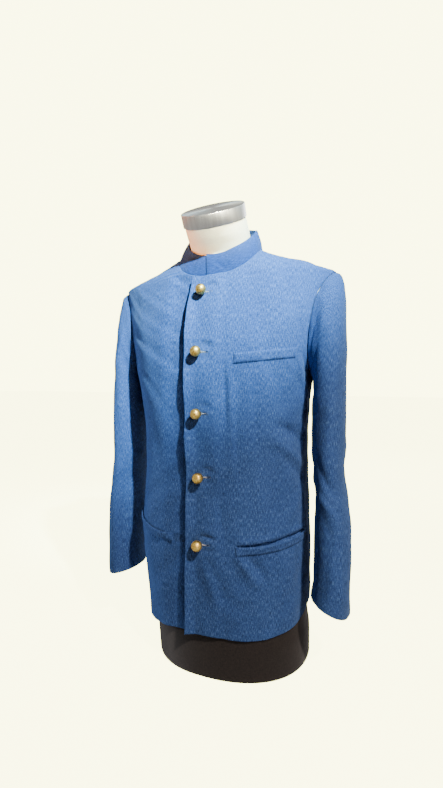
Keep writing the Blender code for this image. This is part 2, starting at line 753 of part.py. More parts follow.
def button_mesh():
    """A ball on a thin shank, turned about Z, with the shank's foot at the origin."""
    centre = OVERLAP_LIFT + BUTTON_RADIUS
    neck = math.asin(SHANK_RADIUS / BUTTON_RADIUS)
    arc = np.linspace(0, math.pi - neck, BUTTON_ARC_STEPS)
    outline = [(BUTTON_RADIUS * math.sin(a), centre + BUTTON_RADIUS * math.cos(a)) for a in arc]
    outline[0] = (0.0, centre + BUTTON_RADIUS)
    outline += [(SHANK_RADIUS, 0.0), (0.0, 0.0)]
    mesh = bpy.data.meshes.new("button")
    edges = [(i, i + 1) for i in range(len(outline) - 1)]
    mesh.from_pydata([(x, 0.0, z) for x, z in outline], edges, [])
    return mesh


def buttons(collection):
    for number, height in enumerate(BUTTON_HEIGHTS, 1):
        name = "button_%d" % number
        made = add_object(name, button_mesh(), BRASS, collection)
        turned = made.modifiers.new("turned", "SCREW")
        turned.steps = BUTTON_SIDES
        turned.render_steps = BUTTON_SIDES
        turned.use_merge_vertices = True
        turned.merge_threshold = 1e-6
        place = angle_at_x(centre_x(height), height)
        normal = Vector(body_normal(place, height))
        made.location = Vector(body_point(place, height)) + normal * SEAM_GAP
        made.rotation_euler = normal.to_track_quat("Z", "Y").to_euler()


def sleeve_size(name, down):
    rows = np.linspace(0, 1, len(SLEEVE))
    return smooth_curve(rows, column(SLEEVE, SLEEVE_COLUMNS, name), down)


def sleeve_point(turn, down, side):
    """Outer face of a sleeve: turn is 0 at its outer side and falls towards the front."""
    turn, down = np.broadcast_arrays(np.asarray(turn, float), np.asarray(down, float))
    c, s = np.cos(turn), np.sin(turn)
    k = (np.abs(c) ** SLEEVE_SQUARE + np.abs(s) ** SLEEVE_SQUARE) ** (-1 / SLEEVE_SQUARE)
    share = 0.5 + 0.5 * c * k
    size = {name: sleeve_size(name, down) for name in SLEEVE_COLUMNS}
    x = size["inner_x"] + (size["outer_x"] - size["inner_x"]) * share
    z = size["inner_z"] + (size["outer_z"] - size["inner_z"]) * share
    y = size["mid_y"] + size["half_y"] * s * k
    hang = dict(zip(HANG_COLUMNS, HANG[side]))
    low = np.clip(down, 0, 1) ** HANG_POWER
    x = x + hang["outer"] * share**2 * eased(*HANG_OUTER_SPAN, down)
    x = x + (hang["cuff_outer"] * share + hang["inner"] * (1 - share)) * low
    y = y + hang["back"] * low
    cuff_rise = hang["inner_rise"] * (1 - share) - hang["front_rise"] * s * k
    z = z + hang["up"] * low + cuff_rise * low**CUFF_RISE_POWER
    fade = eased(-ARMHOLE_FADE, 0, -down)[..., None]
    points = np.stack([x, y, z], -1)
    points = points + (armhole_edge(turn, side) - armhole_ellipse(turn)) * fade
    return settled(points * np.array([side, 1.0, 1.0]))


def armhole_edge(turn, side):
    """The armhole's point on the level body for a turn of the sleeve. That of the
    right side is mirrored."""
    places = armhole_place(np.mod(math.pi + turn, 2 * math.pi))
    angle = places[..., 0] if side > 0 else math.pi - places[..., 0]
    return level_point(angle, places[..., 1]) * np.array([side, 1.0, 1.0])


def armhole_ellipse(turn):
    c, s = np.cos(turn), np.sin(turn)
    k = (np.abs(c) ** SLEEVE_SQUARE + np.abs(s) ** SLEEVE_SQUARE) ** (-1 / SLEEVE_SQUARE)
    share = 0.5 + 0.5 * c * k
    first = dict(zip(SLEEVE_COLUMNS, SLEEVE[0]))
    x = first["inner_x"] + (first["outer_x"] - first["inner_x"]) * share
    z = first["inner_z"] + (first["outer_z"] - first["inner_z"]) * share
    y = first["mid_y"] + first["half_y"] * s * k
    return np.stack([x, y, z], -1)


def sleeve_rows():
    """Rows closer together where the sleeve turns over the shoulder."""
    even = np.linspace(0, 1, SLEEVE_ROWS + 1)
    return even * (SLEEVE_ROW_CROWDING + (1 - SLEEVE_ROW_CROWDING) * even)


def sleeve_turns():
    """Turns of the sleeve's columns, from its inner side round by the front."""
    front = armhole_turns(False) - math.pi
    back = armhole_turns(True)[::-1] - math.pi
    return joined(front[:, None], back[:, None])[:, 0]


def sleeve_normal(turn, down, side):
    turn, down = np.broadcast_arrays(turn, down)
    below = np.maximum(down - STEP, 0)
    round_it = sleeve_point(turn + STEP, down, side) - sleeve_point(turn - STEP, down, side)
    along = sleeve_point(turn, down + STEP, side) - sleeve_point(turn, below, side)
    normals = np.cross(along, round_it) * side
    return normals / np.linalg.norm(normals, axis=-1, keepdims=True)


def sleeve_piece(name, turns, side, collection):
    turn, down = turns[None, :], sleeve_rows()[:, None]
    points = pulled_in(sleeve_point(turn, down, side), SEAM_GAP)
    mesh = wall_mesh(name, points, sleeve_normal(turn, down, side), CLOTH)
    add_object(name, mesh, CHAMBRAY, collection)


def sleeves(collection):
    turns = sleeve_turns()
    front = FRONT_SEAM_CELLS
    back = len(turns) - 1 - BACK_SEAM_CELLS
    under = np.r_[turns[back:-1], turns[: front + 1] + 2 * math.pi]
    for side, word in ((1, "left"), (-1, "right")):
        sleeve_piece("top_sleeve_" + word, turns[front : back + 1], side, collection)
        sleeve_piece("under_sleeve_" + word, under, side, collection)


def level_ring(angle, z, ease):
    """A level ring this far inside the cloth's outer face."""
    height = np.full(len(angle), z)
    normals = body_normal(angle, height)
    normals[:, 2] = 0
    normals /= np.linalg.norm(normals, axis=-1, keepdims=True)
    return body_point(angle, height) - normals * np.reshape(ease, (-1, 1))


def form_ease(z):
    heights = column(EASE, EASE_COLUMNS, "height")
    return smooth_curve(heights, column(EASE, EASE_COLUMNS, "ease"), z)


def yoke_ring(angle, z):
    """A ring over the shoulders, close under the cloth along the shoulder seams."""
    away = np.minimum(1, SHOULDER_EASE_SPREAD * np.abs(np.sin(angle)))
    ease = SHOULDER_EASE + (form_ease(z) - SHOULDER_EASE) * away
    return body_point(angle, z) - body_normal(angle, z) * ease[:, None]


def closed_loft(name, rings, look, collection):
    """A solid through closed rings, with flat ends."""
    points = np.array(rings)
    mesh = ring_mesh(name, points)
    shape = bmesh.new()
    shape.from_mesh(mesh)
    shape.verts.ensure_lookup_table()
    count = points.shape[1]
    last = (len(rings) - 1) * count
    shape.faces.new([shape.verts[i] for i in reversed(range(count))])
    shape.faces.new([shape.verts[last + i] for i in range(count)])
    bmesh.ops.recalc_face_normals(shape, faces=shape.faces)
    shape.to_mesh(mesh)
    shape.free()
    return add_object(name, mesh, look, collection)


def neck_frame(ring):
    """Turns a neck ring's own axes into the model's."""
    lean = Matrix.Rotation(ring["lean"], 4, "X")
    turned = Matrix.Rotation(NECK_SIDE_LEAN, 4, "Y") @ lean
    return Matrix.Translation((ring["x"], ring["y"], ring["z"])) @ turned


def neck_ring(ring, angle):
    frame = neck_frame(ring)
    x, y = ring["half_x"] * np.cos(angle), ring["half_y"] * np.sin(angle)
    return np.array([tuple(frame @ Vector((*place, 0.0))) for place in zip(x, y)])


def form_body(collection):
    angle = np.linspace(0, 2 * math.pi, FORM_ANGLES + 1)[:-1]
    rings = [level_ring(angle, z, form_ease(z)) for z in FORM_ROWS]
    low = FORM_ROWS[-1]
    neckline = neckline_height(angle)
    heights = np.r_[ARM_STUMP_ROW, shoulder_seam()[::-1, 1]]
    for share in (heights - low) / (NECK_SIDE_HEIGHT - low):
        rings.append(yoke_ring(angle, low + (neckline - low) * share))
    for row in NECK_RINGS:
        rings.append(neck_ring(dict(zip(NECK_COLUMNS, row)), angle))
    closed_loft("form_body", rings, LINEN, collection)


def form_base(collection):
    angle = np.linspace(0, 2 * math.pi, FORM_ANGLES + 1)[:-1]
    rings = []
    for row in BASE_ROWS:
        size = dict(zip(BASE_COLUMNS, row))
        left, right = size["left"], size["right"]
        ease = (left + right) / 2 + (left - right) / 2 * np.cos(angle)
        rings.append(level_ring(angle, size["height"], ease))
    base = closed_loft("form_base", rings, BLACK_CLOTH, collection)
    rounded = base.modifiers.new("rounded_foot", "BEVEL")
    rounded.width = BASE_ROUND
    rounded.segments = ROUND_SEGMENTS
    rounded.limit_method = "ANGLE"
    rounded.angle_limit = BASE_ROUND_FROM


def form_neck_cap(collection):
    mesh = bpy.data.meshes.new("form_neck_cap")
    shape = bmesh.new()
    bmesh.ops.create_cone(
        shape,
        cap_ends=True,
        segments=CAP_SIDES,
        radius1=CAP_RADIUS,
        radius2=CAP_RADIUS,
        depth=CAP_HEIGHT,
    )
    shape.to_mesh(mesh)
    shape.free()
    cap = add_object("form_neck_cap", mesh, STEEL, collection)
    up = SEAM_GAP + CAP_HEIGHT / 2
    last = dict(zip(NECK_COLUMNS, NECK_RINGS[-1]))
    cap.matrix_world = neck_frame(last) @ Matrix.Translation((0, 0, up))
    rounded = cap.modifiers.new("rounded_rim", "BEVEL")
    rounded.width = CAP_ROUND
    rounded.segments = ROUND_SEGMENTS
    rounded.limit_method = "ANGLE"


def build():
    for old in list(bpy.data.objects):
        bpy.data.objects.remove(old)
    collection = bpy.data.collections.new("mao_jacket_on_dress_form")
    cutters = bpy.data.collections.new("cutters")
    bpy.context.scene.collection.children.link(collection)
    bpy.context.scene.collection.children.link(cutters)
    fronts(collection, cutters)
    backs(collection)
    collar(collection)
    welts(collection)
    sleeves(collection)
    buttons(collection)
    form_body(collection)
    form_base(collection)
    form_neck_cap(collection)
    for made in list(collection.objects) + list(cutters.objects):
        made.location.x += CENTRE_SHIFT


build()
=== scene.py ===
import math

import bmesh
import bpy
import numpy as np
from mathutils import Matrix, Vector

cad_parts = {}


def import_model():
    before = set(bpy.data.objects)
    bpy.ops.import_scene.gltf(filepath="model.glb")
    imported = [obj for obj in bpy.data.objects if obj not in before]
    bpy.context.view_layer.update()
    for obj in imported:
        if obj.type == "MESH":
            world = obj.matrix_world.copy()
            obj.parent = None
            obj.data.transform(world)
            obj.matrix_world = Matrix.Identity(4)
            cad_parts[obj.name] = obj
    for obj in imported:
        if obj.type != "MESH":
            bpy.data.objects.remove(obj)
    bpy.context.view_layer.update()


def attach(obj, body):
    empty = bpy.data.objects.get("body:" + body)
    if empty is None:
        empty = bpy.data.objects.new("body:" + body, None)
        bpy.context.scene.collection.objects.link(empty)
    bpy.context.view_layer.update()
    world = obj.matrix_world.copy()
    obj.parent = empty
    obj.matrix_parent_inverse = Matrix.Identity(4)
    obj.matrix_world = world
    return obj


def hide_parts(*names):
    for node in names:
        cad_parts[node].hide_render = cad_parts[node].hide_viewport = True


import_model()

# Looks of a blue chambray mao jacket on a limbless tailor's form.
#
# Every cloth piece is a thin shell on the same surfaces as its solid: an angle
# round the body and a height, or a turn round a sleeve and a share of its length.
# Folds are rows of tables in sizes of their own: a soft ridge or trough between
# two places. Metres, +Z up, the front faces -Y, the wearer's left is +X.

# Sizes and tables of the solids
CLOTH = 0.0016
COLLAR_CLOTH = 0.0022
SEAM_GAP = 0.0003
CENTRE_SHIFT = -0.0085

BODY_COLUMNS = ("height", "left", "right", "front", "back", "side", "square")
BODY = (
    (0.000, 0.1835, 0.1350, -0.1215, 0.130, 0.025, 2.30),
    (0.060, 0.1840, 0.1425, -0.1218, 0.132, 0.025, 2.30),
    (0.110, 0.1845, 0.1500, -0.1220, 0.134, 0.025, 2.30),
    (0.160, 0.1848, 0.1580, -0.1222, 0.136, 0.025, 2.30),
    (0.210, 0.1848, 0.1660, -0.1222, 0.137, 0.025, 2.30),
    (0.260, 0.1837, 0.1700, -0.1212, 0.134, 0.025, 2.30),
    (0.310, 0.1816, 0.1660, -0.1175, 0.127, 0.025, 2.30),
    (0.360, 0.1790, 0.1635, -0.1150, 0.121, 0.025, 2.30),
    (0.410, 0.1770, 0.1625, -0.1165, 0.119, 0.025, 2.30),
    (0.460, 0.1775, 0.1655, -0.1190, 0.123, 0.025, 2.30),
    (0.510, 0.1805, 0.1745, -0.1196, 0.131, 0.025, 2.30),
    (0.560, 0.1870, 0.1870, -0.1188, 0.137, 0.025, 2.28),
    (0.610, 0.1980, 0.1980, -0.1150, 0.139, 0.024, 2.24),
    (0.660, 0.2100, 0.2100, -0.1050, 0.135, 0.022, 2.18),
    (0.710, 0.2210, 0.2210, -0.0890, 0.123, 0.020, 2.10),
    (0.735, 0.2265, 0.2265, -0.0795, 0.114, 0.0195, 2.05),
    (0.7554, 0.2300, 0.2300, -0.0700, 0.104, 0.0195, 2.00),
    (0.7640, 0.2120, 0.2120, -0.0650, 0.100, 0.0185, 2.00),
    (0.7740, 0.1860, 0.1860, -0.0580, 0.095, 0.0170, 2.00),
    (0.7840, 0.1560, 0.1560, -0.0520, 0.090, 0.0150, 2.00),
    (0.7950, 0.1230, 0.1230, -0.0450, 0.085, 0.0120, 2.00),
    (0.8127, 0.0846, 0.0846, -0.0320, 0.080, 0.0070, 2.00),
    (0.8280, 0.0720, 0.0720, -0.0220, 0.0755, 0.0070, 2.00),
    (0.8500, 0.0600, 0.0600, -0.0120, 0.0680, 0.0070, 2.00),
)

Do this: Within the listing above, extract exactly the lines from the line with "cap.matrix_world = neck_frame(last)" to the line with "if empty is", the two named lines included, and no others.

Exercise solution:
    cap.matrix_world = neck_frame(last) @ Matrix.Translation((0, 0, up))
    rounded = cap.modifiers.new("rounded_rim", "BEVEL")
    rounded.width = CAP_ROUND
    rounded.segments = ROUND_SEGMENTS
    rounded.limit_method = "ANGLE"


def build():
    for old in list(bpy.data.objects):
        bpy.data.objects.remove(old)
    collection = bpy.data.collections.new("mao_jacket_on_dress_form")
    cutters = bpy.data.collections.new("cutters")
    bpy.context.scene.collection.children.link(collection)
    bpy.context.scene.collection.children.link(cutters)
    fronts(collection, cutters)
    backs(collection)
    collar(collection)
    welts(collection)
    sleeves(collection)
    buttons(collection)
    form_body(collection)
    form_base(collection)
    form_neck_cap(collection)
    for made in list(collection.objects) + list(cutters.objects):
        made.location.x += CENTRE_SHIFT


build()
=== scene.py ===
import math

import bmesh
import bpy
import numpy as np
from mathutils import Matrix, Vector

cad_parts = {}


def import_model():
    before = set(bpy.data.objects)
    bpy.ops.import_scene.gltf(filepath="model.glb")
    imported = [obj for obj in bpy.data.objects if obj not in before]
    bpy.context.view_layer.update()
    for obj in imported:
        if obj.type == "MESH":
            world = obj.matrix_world.copy()
            obj.parent = None
            obj.data.transform(world)
            obj.matrix_world = Matrix.Identity(4)
            cad_parts[obj.name] = obj
    for obj in imported:
        if obj.type != "MESH":
            bpy.data.objects.remove(obj)
    bpy.context.view_layer.update()


def attach(obj, body):
    empty = bpy.data.objects.get("body:" + body)
    if empty is None:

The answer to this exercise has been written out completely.